## Begin Data segment
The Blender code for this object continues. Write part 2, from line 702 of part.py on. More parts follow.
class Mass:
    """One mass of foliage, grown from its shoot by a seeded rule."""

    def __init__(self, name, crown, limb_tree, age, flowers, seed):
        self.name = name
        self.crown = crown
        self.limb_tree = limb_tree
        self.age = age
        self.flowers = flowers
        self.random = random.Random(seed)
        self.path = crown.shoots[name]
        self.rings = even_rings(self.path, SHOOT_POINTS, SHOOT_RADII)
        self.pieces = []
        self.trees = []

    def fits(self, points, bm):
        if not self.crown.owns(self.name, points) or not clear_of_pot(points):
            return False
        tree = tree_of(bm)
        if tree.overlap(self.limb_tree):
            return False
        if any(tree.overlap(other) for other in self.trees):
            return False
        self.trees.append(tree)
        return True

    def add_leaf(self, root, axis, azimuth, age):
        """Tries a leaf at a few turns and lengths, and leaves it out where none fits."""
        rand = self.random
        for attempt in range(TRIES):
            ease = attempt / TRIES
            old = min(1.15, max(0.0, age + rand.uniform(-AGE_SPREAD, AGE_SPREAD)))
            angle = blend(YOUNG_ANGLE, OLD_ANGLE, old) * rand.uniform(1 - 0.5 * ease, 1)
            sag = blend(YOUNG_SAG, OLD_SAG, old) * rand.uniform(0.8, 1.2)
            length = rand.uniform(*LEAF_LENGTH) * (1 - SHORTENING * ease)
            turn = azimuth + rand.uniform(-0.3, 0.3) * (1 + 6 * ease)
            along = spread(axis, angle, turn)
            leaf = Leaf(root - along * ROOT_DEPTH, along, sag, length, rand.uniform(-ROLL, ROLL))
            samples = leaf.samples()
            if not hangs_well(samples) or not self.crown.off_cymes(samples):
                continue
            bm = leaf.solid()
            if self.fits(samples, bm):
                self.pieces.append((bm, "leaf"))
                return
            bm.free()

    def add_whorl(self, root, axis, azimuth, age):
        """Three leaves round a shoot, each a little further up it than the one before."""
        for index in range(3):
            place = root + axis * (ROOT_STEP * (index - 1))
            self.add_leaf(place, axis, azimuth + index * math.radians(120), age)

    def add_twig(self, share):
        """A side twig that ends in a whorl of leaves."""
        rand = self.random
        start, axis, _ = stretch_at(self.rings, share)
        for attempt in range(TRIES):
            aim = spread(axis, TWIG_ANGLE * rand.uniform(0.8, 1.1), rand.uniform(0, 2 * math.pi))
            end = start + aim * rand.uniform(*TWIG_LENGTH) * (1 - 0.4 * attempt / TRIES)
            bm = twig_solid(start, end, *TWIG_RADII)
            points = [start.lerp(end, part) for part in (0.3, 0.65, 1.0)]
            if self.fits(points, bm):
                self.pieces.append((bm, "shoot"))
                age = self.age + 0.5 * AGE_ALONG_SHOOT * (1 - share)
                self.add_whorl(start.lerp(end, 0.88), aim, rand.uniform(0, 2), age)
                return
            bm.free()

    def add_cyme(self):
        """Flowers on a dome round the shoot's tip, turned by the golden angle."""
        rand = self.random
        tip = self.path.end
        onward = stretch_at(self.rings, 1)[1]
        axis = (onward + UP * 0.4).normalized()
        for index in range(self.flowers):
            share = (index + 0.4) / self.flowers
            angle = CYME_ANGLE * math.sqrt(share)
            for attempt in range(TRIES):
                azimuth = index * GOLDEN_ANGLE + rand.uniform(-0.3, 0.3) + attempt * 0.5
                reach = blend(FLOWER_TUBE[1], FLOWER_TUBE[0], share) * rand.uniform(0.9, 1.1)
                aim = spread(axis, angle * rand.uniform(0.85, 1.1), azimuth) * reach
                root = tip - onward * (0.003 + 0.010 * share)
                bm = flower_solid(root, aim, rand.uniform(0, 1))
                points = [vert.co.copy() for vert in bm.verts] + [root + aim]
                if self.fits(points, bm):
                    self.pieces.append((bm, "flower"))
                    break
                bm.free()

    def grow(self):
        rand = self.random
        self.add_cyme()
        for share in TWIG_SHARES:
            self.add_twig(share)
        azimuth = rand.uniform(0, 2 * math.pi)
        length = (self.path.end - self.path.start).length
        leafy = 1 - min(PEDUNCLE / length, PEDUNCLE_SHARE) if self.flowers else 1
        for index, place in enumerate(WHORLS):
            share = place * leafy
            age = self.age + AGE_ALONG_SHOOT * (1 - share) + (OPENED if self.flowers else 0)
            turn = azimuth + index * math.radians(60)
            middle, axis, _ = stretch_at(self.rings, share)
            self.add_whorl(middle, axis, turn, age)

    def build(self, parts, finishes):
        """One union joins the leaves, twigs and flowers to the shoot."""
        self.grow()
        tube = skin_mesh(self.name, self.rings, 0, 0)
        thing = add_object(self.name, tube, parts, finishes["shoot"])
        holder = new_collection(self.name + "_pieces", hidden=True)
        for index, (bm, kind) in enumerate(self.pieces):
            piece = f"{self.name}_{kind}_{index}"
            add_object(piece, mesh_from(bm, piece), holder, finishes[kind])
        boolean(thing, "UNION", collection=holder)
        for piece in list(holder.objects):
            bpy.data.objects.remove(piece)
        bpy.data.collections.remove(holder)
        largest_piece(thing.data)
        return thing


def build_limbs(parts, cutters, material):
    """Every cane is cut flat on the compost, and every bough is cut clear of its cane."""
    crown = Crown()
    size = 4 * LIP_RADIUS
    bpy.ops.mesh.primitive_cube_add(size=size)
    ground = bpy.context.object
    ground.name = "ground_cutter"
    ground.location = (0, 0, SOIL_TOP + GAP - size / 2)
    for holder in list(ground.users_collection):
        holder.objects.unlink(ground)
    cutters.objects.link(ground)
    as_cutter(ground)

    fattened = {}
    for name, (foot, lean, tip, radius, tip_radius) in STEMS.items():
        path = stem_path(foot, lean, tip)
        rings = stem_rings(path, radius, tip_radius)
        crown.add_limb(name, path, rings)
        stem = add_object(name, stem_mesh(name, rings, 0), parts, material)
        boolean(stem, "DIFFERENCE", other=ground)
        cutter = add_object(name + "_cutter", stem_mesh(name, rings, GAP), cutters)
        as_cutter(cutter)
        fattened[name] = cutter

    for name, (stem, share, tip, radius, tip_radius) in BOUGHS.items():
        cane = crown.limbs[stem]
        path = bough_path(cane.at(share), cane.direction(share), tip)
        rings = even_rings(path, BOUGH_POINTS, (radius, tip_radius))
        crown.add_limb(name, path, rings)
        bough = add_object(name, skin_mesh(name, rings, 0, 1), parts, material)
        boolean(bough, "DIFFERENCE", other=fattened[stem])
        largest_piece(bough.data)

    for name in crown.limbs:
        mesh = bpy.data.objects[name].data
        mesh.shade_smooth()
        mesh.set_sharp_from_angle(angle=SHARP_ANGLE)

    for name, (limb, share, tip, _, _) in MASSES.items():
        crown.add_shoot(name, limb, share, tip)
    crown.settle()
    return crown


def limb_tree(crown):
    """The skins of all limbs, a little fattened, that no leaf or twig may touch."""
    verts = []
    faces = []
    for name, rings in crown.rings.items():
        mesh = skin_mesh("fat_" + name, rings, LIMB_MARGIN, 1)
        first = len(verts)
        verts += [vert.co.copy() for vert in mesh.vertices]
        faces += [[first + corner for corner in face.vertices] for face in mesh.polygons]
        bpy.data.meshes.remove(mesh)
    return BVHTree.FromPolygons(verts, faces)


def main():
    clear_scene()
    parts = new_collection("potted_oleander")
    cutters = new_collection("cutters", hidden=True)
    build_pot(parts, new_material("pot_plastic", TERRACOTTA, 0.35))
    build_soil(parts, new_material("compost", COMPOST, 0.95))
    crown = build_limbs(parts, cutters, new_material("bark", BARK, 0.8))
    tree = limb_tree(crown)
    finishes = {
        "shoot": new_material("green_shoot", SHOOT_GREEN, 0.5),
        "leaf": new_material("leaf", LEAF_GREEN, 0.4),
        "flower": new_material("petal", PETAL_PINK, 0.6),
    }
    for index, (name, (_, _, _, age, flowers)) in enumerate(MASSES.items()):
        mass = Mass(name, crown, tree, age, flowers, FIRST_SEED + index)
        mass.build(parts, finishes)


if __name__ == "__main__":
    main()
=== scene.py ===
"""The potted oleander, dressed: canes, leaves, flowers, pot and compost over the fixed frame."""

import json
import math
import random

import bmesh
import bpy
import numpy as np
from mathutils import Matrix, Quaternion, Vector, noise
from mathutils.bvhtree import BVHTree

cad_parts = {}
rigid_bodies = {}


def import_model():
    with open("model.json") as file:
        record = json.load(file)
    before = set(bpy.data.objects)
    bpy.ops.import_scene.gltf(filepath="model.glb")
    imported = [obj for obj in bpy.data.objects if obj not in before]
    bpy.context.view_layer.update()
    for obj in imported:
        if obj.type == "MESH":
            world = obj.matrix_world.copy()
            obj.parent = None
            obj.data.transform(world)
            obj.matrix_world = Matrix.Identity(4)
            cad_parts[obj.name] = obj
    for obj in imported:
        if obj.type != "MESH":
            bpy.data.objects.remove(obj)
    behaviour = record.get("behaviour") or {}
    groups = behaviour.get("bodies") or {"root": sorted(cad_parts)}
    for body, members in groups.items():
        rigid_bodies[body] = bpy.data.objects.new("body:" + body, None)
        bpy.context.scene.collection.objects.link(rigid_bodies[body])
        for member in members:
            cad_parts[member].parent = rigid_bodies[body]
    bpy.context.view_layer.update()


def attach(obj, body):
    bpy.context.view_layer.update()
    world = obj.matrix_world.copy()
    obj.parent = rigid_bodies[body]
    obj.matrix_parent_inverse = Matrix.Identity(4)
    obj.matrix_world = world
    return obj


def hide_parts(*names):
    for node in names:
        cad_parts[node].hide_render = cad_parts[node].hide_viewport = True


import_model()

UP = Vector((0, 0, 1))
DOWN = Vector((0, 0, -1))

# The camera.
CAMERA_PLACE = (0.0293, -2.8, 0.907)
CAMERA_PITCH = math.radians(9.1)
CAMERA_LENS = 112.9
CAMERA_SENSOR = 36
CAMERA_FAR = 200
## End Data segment
◆ **Your goal**
Reproduce verbatim only this range: the first line of the material through the line that contains "of foliage, grown", inclusive.

◆ **Output**
The Blender code for this object continues. Write part 2, from line 702 of part.py on. More parts follow.
class Mass:
    """One mass of foliage, grown from its shoot by a seeded rule."""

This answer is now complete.